Коридоры Петербургской Академии Художеств
Фото: ТАСС/Интерпресс/Павел Долганов

— Современное искусство до сих пор нередко вызывает непонимание или даже протест общества. Можно вспомнить скандал вокруг экспозиции Яна Фабра в Эрмитаже. Почему так происходит?

— Современное искусство нуждается в комментариях. Тогда зритель видит и понимает. Ему нужны «переводчики». Проблема интерпретации сейчас становится важнейшей. Старое искусство более понятно, хотя тоже нуждается в интерпретации.

— Есть мысль, что современное искусство гораздо проще воспринимать, чем классическую живопись. Ведь чтобы понять, почему Мадонна изображена именно так, а не иначе, надо знать символику религии, живописную традицию, историю и еще много других вещей. А современное искусство воздействует непосредственно.

— Если говорить об абстракционизме — возможно. Но концептуализм без толкователя, поводыря не поймешь. Честно говоря, я устал реагировать на попытки остроумных мальчиков и девочек развеселить меня своими ироничными концепциями. Но я далек от мысли, что надо что-то запрещать или как-то поучать художника — «делай так и не делай эдак». Пусть будет и то, и это... А мы посмотрим, как всё это будет развиваться. Искусство тем и прекрасно, что ты не знаешь, куда оно пойдет в будущем.

— Каждый период входит в историю искусств под каким-то ярлыком. Какие-то годы считаются расцветом, какие-то, наоборот, упадком. Как вы оцениваете искусство того периода, в котором мы живем сейчас?

— Для создания шедевров художнику нужно, чтобы земля тряслась под ногами. А у нас земля не трясется, всё в государстве более или менее благополучно. Члены Союза художников в мансардах пишут натурщиц. Современные арт-деятели пытаются создавать какие-то проекты. Аудитория небольшая, но она есть…

Честно сказать, в последнее время я не увидел ничего такого, что бы меня поразило. У нас прекрасная музыка, балет. А в изобразительном искусстве нам сейчас нечем похвастать. Но главное здесь — не переживать и не превращать это в комплекс. Баобабы у нас не растут. Ну и что? Зато у нас страна огромная, которую никто никогда не завоюет. Завязнет.

Справка «Известий»

Семен Михайловский окончил Санкт-Петербургский институт живописи, скульптуры и архитектуры им. И.Е. Репина по специальности «искусствоведение» и аспирантуру архитектурного факультета.

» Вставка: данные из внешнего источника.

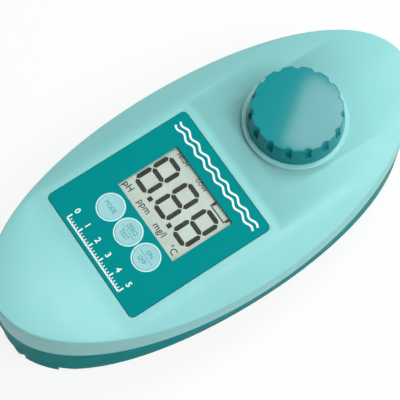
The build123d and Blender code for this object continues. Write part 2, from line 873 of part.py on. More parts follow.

С 2002 года — проректор по внешним связям, с 2010 года — ректор Института имени Репина. Действительный член Российской академии художеств, член президиума Совета при президенте РФ по культуре и искусству. Организатор и куратор ряда выставок в России и за рубежом. С 2016 года — комиссар российского павильона на Венецианской биеннале. Лауреат премии правительства РФ за 2017 год.